Harriet Tubman
Artist:
Vera P. Hall
Dimensions:
photo replica
Materials:
Cotton with embellishments in cotton and metallic threads
Techniques /Style:
machine foundation pieced
Quilt Story
Kim F. Hall: When working on the We, Too, Sing America quilt, Vera became inspired by the story of Harriet Tubman who, in 13 years, led 70 friends and family from Maryland to freedom: others made their own way to freedom using her instructions. Tubman carried a gun to protect against slave catchers, but also to urge on the faint-hearted who might have turned back and endangered the group. Starting with the cover from a Dover Famous African-American Women coloring book, Vera created a new background using cotton fabrics and added details like the owl and a star that represents the North Star, which guided Tubman's dangerous night journeys.
We Didn't Wait for Freedom is a series of Black History quilts that challenge the idea that enslaved Black people passively waited to be emancipated by the US North.

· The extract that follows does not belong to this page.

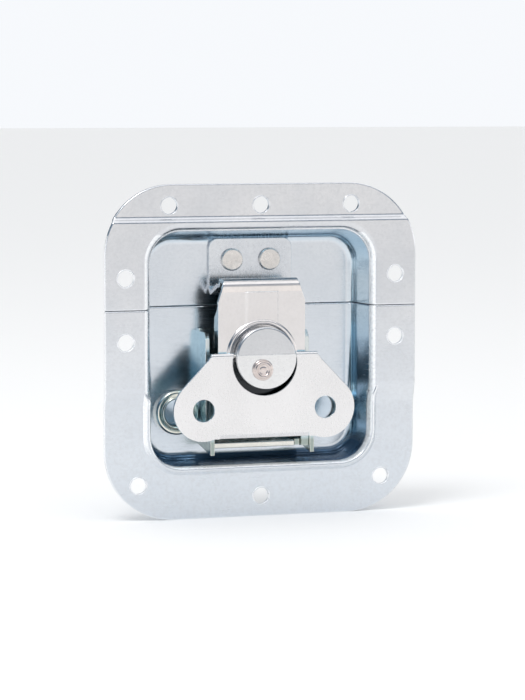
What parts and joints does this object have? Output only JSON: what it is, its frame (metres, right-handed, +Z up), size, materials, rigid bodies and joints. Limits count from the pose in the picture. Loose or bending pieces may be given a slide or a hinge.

Vera uses her skills as an educator and teacher to translate what she learns from historians, books, museums, and historic sites into visual stories about enslavement and freedom. The series began in 2007 when Vera won Civil War themed blocks during a guild meeting and decided to use them to help teach largely unknown histories of Black people. That quilt, We, Too, Sing America, tells a larger history of how both famous and unnamed people made their way out of enslavement. Other quilts focus on nineteenth century figures who fought for and earned their own freedom.